I don’t have one experience in particular however, I remember spending hours on end playing outside and discovering the world around me.
Do you have children yourself? If so, tell me about their relationship to nature.
I do not have children of my own but I do have nieces and nephews that love to spend hours outside on nature scavenger hunts and crafting with items we find on our nature walks.
Describe for us something about Portland’s focus on nature that you think is valuable for the city’s youth.
I think Portland is one of the best cities for connecting our youth with nature. The area itself offers bountiful opportunities for our children to learn in the many parks and programs available today.
Is there anything missing that you would like to see happen in Portland?
I would really like to see more covered outdoor classrooms in our schools.

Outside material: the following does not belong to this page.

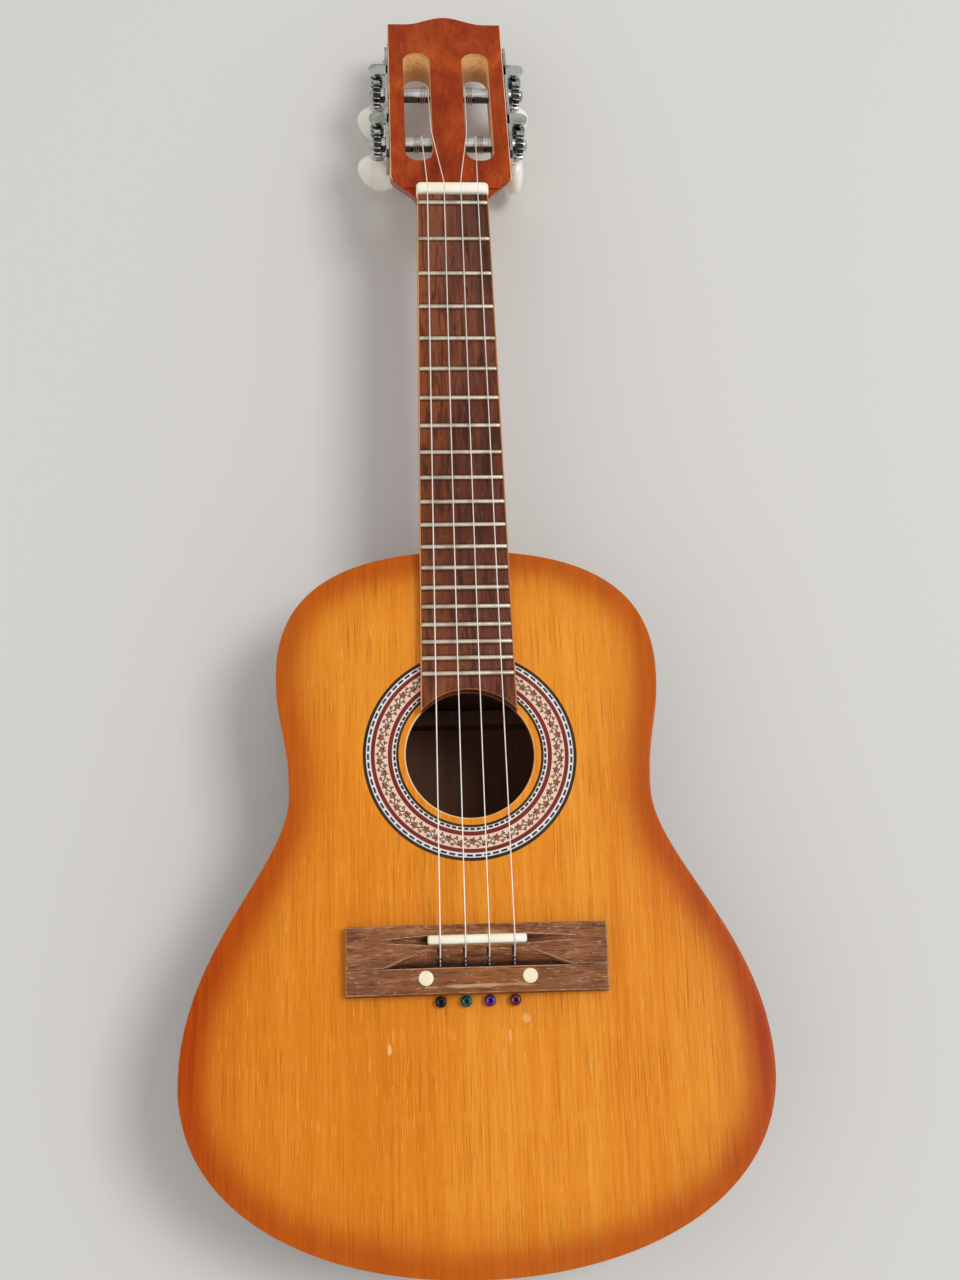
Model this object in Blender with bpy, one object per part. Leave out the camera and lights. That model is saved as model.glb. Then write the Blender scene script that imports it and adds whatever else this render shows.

I believe that our climate makes it difficult for both teachers and children to spend quality time outside and research has shown that providing an outdoor environment makes children happier and helps them learn better. Once outdoors, the connection to nature is instant making the learning experience a more authentic one.
Do you have any advice for parents looking to connect their kids to nature?
There are many small and simple steps parents can take to create a connection between their children and nature. Most children love watching the birds feed from our birdfeeders. Hanging birds feeders in your garden is a great way to introduce birds to your children who can then learn to identify the different bird species. We also love hiking and going on nature scavenger hunts, this is such a great and simple way to learn about nature and enjoy the outdoors as well.
There are many wonderful resources available to parents such as this wonderful blog!
Oh, thank you! What is you favorite natural space in our city?
Tryon Creek would have to be my favorite among the many great spaces here in Portland.
Thank you for sharing your thoughts, Nadine!